§ **Stored data**:
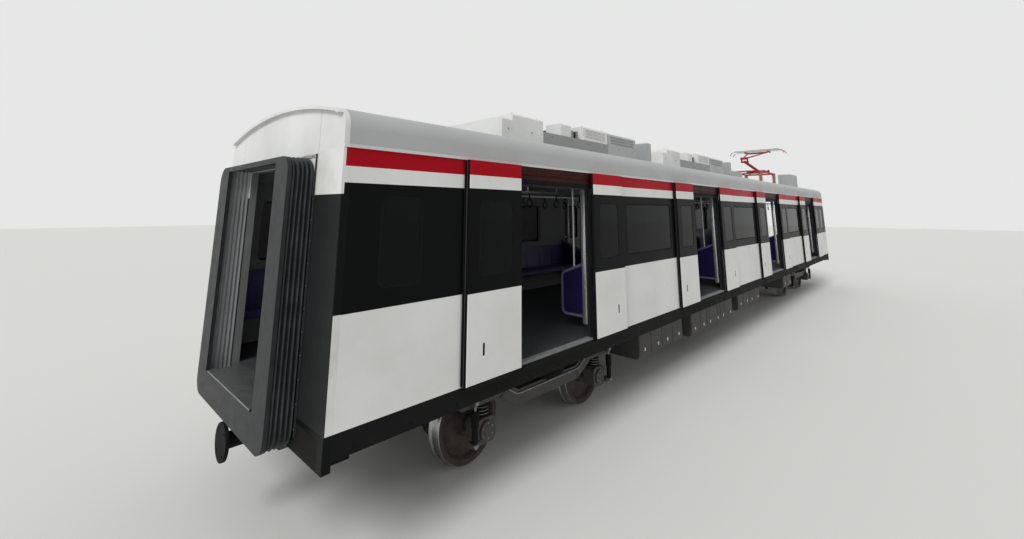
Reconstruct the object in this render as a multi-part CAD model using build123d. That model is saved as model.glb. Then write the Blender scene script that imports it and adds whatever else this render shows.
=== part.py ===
from build123d import *
import os
from math import cos, sin, radians

# A metro trailer car with four doorways a side and a roof collector, in millimetres.
# X runs along the car with the front at +X, Y points to the left side, Z is up.
# The origin is on the floor under the middle of the car, at the wheel flanges' lowest line.

# Running gear heights
flange_depth = 28            # flange below the top of the rail
tread_radius = 430
rail = flange_depth          # height of the rail's top
axle_z = rail + tread_radius

# Car body
body_length = 20000
body_width = 3000
wall = 80                    # side wall, skin to lining
end_wall = 70
headstock_drop = 70          # headstock below the sole bars
sill_bottom = rail + 950
sill_top = rail + 1130
sole_bar_depth = 90
floor_top = rail + 1150
floor_thick = 60
floor_bottom = floor_top - floor_thick
cross_members = 14
member_foot = sill_bottom + 40
bolster_half = 320
bolster_foot = sill_bottom + 12
waist = rail + 1957          # foot of the window band
door_head = rail + 3040
eaves = rail + 3245
cove_foot = rail + 3410      # the side runs straight up to here
cove_radius = 180
crown = rail + 3740
shell = 55                   # roof thickness
gutter_depth = 12
gutter_height = 28
roof_lip = 40                # flange that stands out over each end of the roof
roof_lip_thick = 30
roof_lip_foot = rail + 3535
end_joint = 470              # bolted joint of an end wall, from the side
seat_gap = 0.3               # gap where a loose or curved piece seats
joint = 3                    # visible joint between two panels

half = body_length / 2
side = body_width / 2

# Doorways
doorways = 4
door_pitch = 4820
door_clear = 1400
post_width = 60
leaf_overlap = 80            # how far a closed leaf laps over its post
leaf_thick = 40
leaf_standoff = 20           # between the side and the back of a leaf
leaf_bottom = rail + 1140
leaf_top = eaves
meeting_gap = 6              # between the two closed leaves
leaf_travel = door_clear / 2 - meeting_gap / 2
pull_from_edge = 560         # pull slot of a leaf, from its meeting edge
pull_width = 26
pull_height = 120
pull_depth = 10
pull_foot = rail + 1370
track_depth = 12
track_z = rail + 3150
track_height = 36
guide_depth = leaf_standoff + leaf_thick + 2
guide_height = 24

# Windows: z of the glass and how it is held
glass_bottom = rail + 2110
glass_top = rail + 2850
glass_thick = 8
glass_recess = 4
glass_corner = 70
bay_window = 1500            # long window between two doorways
end_window = 420             # small window beside a car end
end_window_from_end = 370
leaf_window = 500

# Inside
screen_offset = 150          # middle of a draught screen, from a door post
screen_depth = 560
screen_thick = 34
screen_rim = 34              # frame round a screen's panel
screen_panel = 12
screen_corner = 90
screen_foot = floor_top + 170
screen_top = floor_top + 960  # where a screen meets the side
screen_slope = 220           # fall of a screen's top edge
pole_radius = 17
pole_inset = 340             # poles that stand on the screens, from the lining
rail_y = 620                 # rail under the ceiling
rail_z = floor_top + 1850
rail_from_end = 900
rail_hangers = 9
hanger_radius = 12

# Gangway
passage_half = 700
passage_top = floor_top + 2000
bellows_half = 990
bellows_top = rail + 3200
bellows_foot = rail + 880
bellows_inner_half = 745
bellows_inner_foot = floor_top - 70
bellows_inner_top = passage_top + 40
bellows_depth = 195
bellows_folds = 5
fold_depth = 45
fold_corner = 150
frame_depth = 35
bridge_thick = 14
bridge_half = 640

# Half drawbars
coupler_flange_radius = 160
coupler_pcd = 250
coupler_bolts = 4
coupler_hole_radius = 14

# Bogies
pivot_from_end = 3100
wheelbase = 2200
bogie_room = 900             # kept free of cases under the floor, from an axle
back_to_back = 1358
tyre_width = 135
flange_thick = 32
axle_radius = 85
journal_radius = 60
journal_y = 1000
journal_root = 108           # where a journal begins, inwards of journal_y
side_beam_width = 160
beam_half = 1430
beam_rise = (820, 900)       # where a side beam's raised ends begin, above and below
beam_dip = (560, 600)        # where its middle is level, above and below
beam_low = rail + 520
beam_mid = rail + 690
beam_high = rail + 800
transom_x = 260
transom_radius = 80
disc_y = 350
disc_half = 50
disc_radius = 290
pad_clearance = 8            # between a disc and its brake jaw
jaw_half = 95
jaw_outside = 45             # a jaw beyond and within the disc's edge
jaw_inside = 80
axlebox_size = (270, 250, 60)  # length, height, corner radius
axlebox_inner = 85           # an axlebox, inwards and outwards of journal_y
axlebox_outer = 95
axlebox_spring_radius = 75
axlebox_cover = (95, 20)     # radius and thickness
pivot_pin_radius = 90
pivot_clearance = 0.5
air_spring_radius = 250
air_spring_feet = (150, 190)  # radius of the plates below and above

# Air units and boxes on the roof, from the rear end of the body
unit_starts = (2400, 7100)
unit_length = 3550
unit_half = 900
tray_top = rail + 3860
# sections of a unit, along it: (from, to, top, half width kept open in the middle)
unit_sections = [
    (0, 205, rail + 3955, 0),
    (200, 840, rail + 4030, 0),
    (1270, 1520, rail + 4050, 600),
    (1850, 2570, rail + 4080, 0),
    (2600, 3550, rail + 4060, 0),
]
louvred_sections = (3, 4)
fan_section = 4
fan_radius = 320
fan_depth = 120
fan_y = 430
louvre_pitch = 48
louvre_height = 26
louvre_depth = 14
junction_offset = 4030       # a unit's junction boxes, from its start
junction_size = (150, 380)   # length and width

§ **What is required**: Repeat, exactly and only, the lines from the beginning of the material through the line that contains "from math import cos, sin, radians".

§ **Problem solution**:
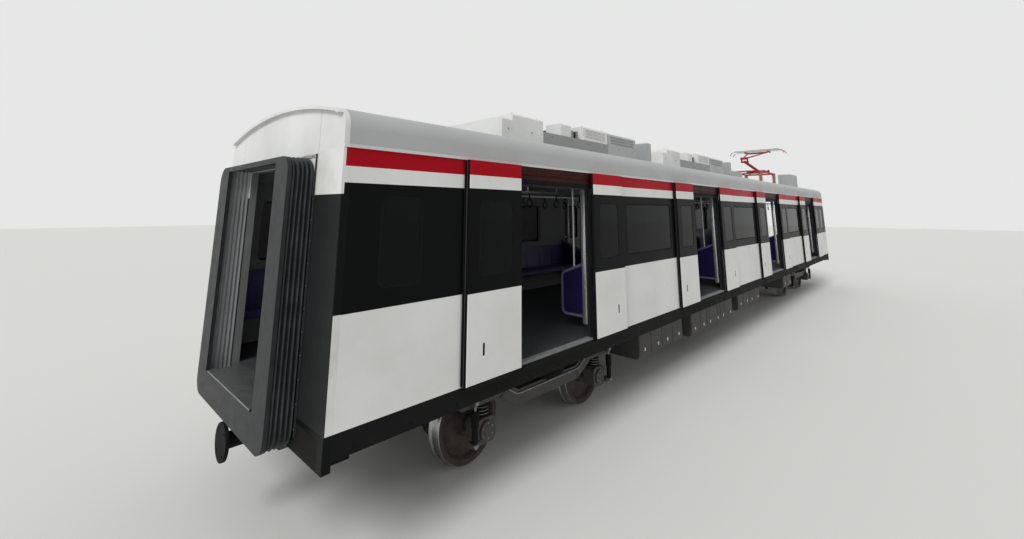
Reconstruct the object in this render as a multi-part CAD model using build123d. That model is saved as model.glb. Then write the Blender scene script that imports it and adds whatever else this render shows.
=== part.py ===
from build123d import *
import os
from math import cos, sin, radians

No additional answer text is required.